Accusations of racism are pitting members of the same Indian tribe against one another.
Leaders of the Nooksack nation are trying to kick out hundreds of people, saying they're not legitimate members of the tribe. Among them is 74-year-old Sonia Lomeli. She spent 17 years teaching children at the reservation's Head Start program. Now, she feels betrayed by those who once considered her “family.”
This month Lomeli and 305 other members of her extended tribal family received a letter telling them they were being “disenrolled” from the tribe. That would mean Lomeli, and all the rest, would lose their homes, their health care, their identities.

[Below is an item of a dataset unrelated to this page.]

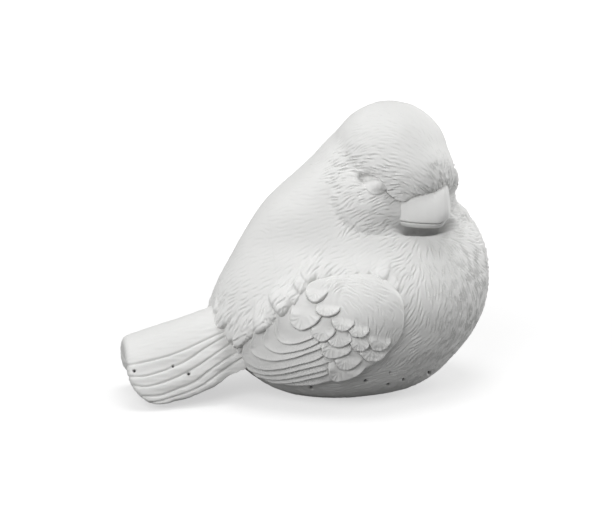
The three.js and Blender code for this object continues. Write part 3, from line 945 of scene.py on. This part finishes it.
def wing_height(seen, points, facing):
    """Height over the skin in millimetres at places in the picture."""
    outside, _ = from_line(seen, wing_outline)
    across = (seen[:, 0] - dome_centre[0]) / 36
    down = (seen[:, 1] - dome_centre[1]) / 42
    dome = np.clip(1 - across**2 - down**2, 0, 1)
    low_tip = ease(seen[:, 1], 330, 378) * (1 - ease(seen[:, 0], 255, 310))
    pad = tip_pad + root_pad * ease(seen[:, 0], 255, 335) + dome_pad * dome + low_edge_pad * low_tip
    over_flights = 1 - ease(seen[:, 0], 320, 336)
    height = pad - 0.2 - 0.5 * over_flights
    unrest = drift(points, 1.6 * mm, 77)
    for number, edge in reversed(list(enumerate(flight_edges))):
        gap, share = from_line(seen, edge)
        slant = share * 300 + gap * 0.9
        hatch = ease(gap, 0.8, 2.2) * (1 - ease(gap, 4, 6.5))
        barbs = 0.09 * np.sin(2 * math.pi * slant / 6 + 1.6 * unrest) * hatch
        base = pad - 0.1 * number - 0.5 + barbs
        lift = 0.35 + flight_lift * np.exp(-np.maximum(gap, 0) / 3.4)
        height = height + (shingle(height, gap, base, lift) - height) * over_flights
    for arc, long in covert_arcs:
        lower = through(np.array(arc) / 8 + close_up_corner)
        root = root_way * long / 8
        outline = np.array([*lower, lower[-1] + root, lower[0] + root, lower[0]])
        gap, _ = from_line(seen, outline)
        from_arc, share = from_line(seen, lower)
        from_arc = np.abs(from_arc)
        foot = lower.mean(0)
        back = (seen - foot) @ root_way
        barbed = ease(from_arc, 0.6, 2) * (1 - ease(from_arc, 7, 12))
        barbs = 0.1 * np.sin(share * 46 + 1.5 * unrest) * barbed
        base = pad + 0.1 + barbs
        lift = 0.2 + covert_lift * np.exp(-from_arc / 6)
        ends = max(min((lower[0] - foot) @ root_way, (lower[-1] - foot) @ root_way), 5)
        shown = 1 - ease(back, 0.5 * ends, 1.6 * ends + 2)
        height = height + (shingle(height, gap, base, lift, 1.8) - height) * shown
    on_dome = ease(dome, 0.05, 0.3)
    on_dome = on_dome + (1 - on_dome) * ease(seen[:, 0], 318, 335) * (1 - ease(seen[:, 1], 290, 300))
    height = height + on_dome * stroke_relief(points, facing) + 0.06 * unrest
    upper = 1 - ease(seen[:, 1], 285, 305)
    round_over = 2 + ease(seen[:, 0], 310, 335) * (1.5 + 9 * upper)
    edge = np.clip(outside / round_over, 0, 1)
    height = height * np.sqrt(1 - (1 - edge) ** 2)
    return np.where(outside > 0, height, -1.6 * ease(-outside, 0, 1.6))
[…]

“Oh, my God. Where will I go?” she wondered aloud. “I would probably just give up and die, I guess.”
Tribal Chairman Bob Kelly claims a Canadian ancestor from the 19th century wasn't a legal Nooksack, which would nullify the enrollment of any descendants. There appears to be no paperwork to prove or disprove this claim. Members of that family, however, claim there is something else at work here.
“Racism,” said Adeline Aure, another one of the 306. “It is so racism.”
All of the families affected have Filipino blood in their lineage, about 15 percent of tribe’s total population. Aure says that doesn't make them any less Nooksack.
“This is the same tribe. This is the same people that are hurting one another. It is so foul. It is so wrong.”
The families would also lose out on their shares of Nooksack casino winnings. Other tribes in Washington have been accused to trying to expel marginalized members in order to maximize profits.
The Snoqualmie Tribe has been locked in a similar dispute for the past few years. More than 60 Snoqualmies were either disenrolled or banished from the tribe just before the Snoqualmie Casino opened in 2008. Many of the banished members blame "casino greed" for the division of the tribe, which has over 600 members.
While there is no proof of that with the Nooksack, it all has Sonia Lomeli wondering whether other families could be next.
“We're all on pins and needles wondering what's gonna happen to us," she said.
Those 306 Nooksacks are suing the tribe to block their expulsions.
Calls to Nooksack chairman, Bob Kelly, were not returned by news time Tuesday. Other members of the tribe contacted KING 5 and denied any hint of racism. They say this is an issue that dates back decades.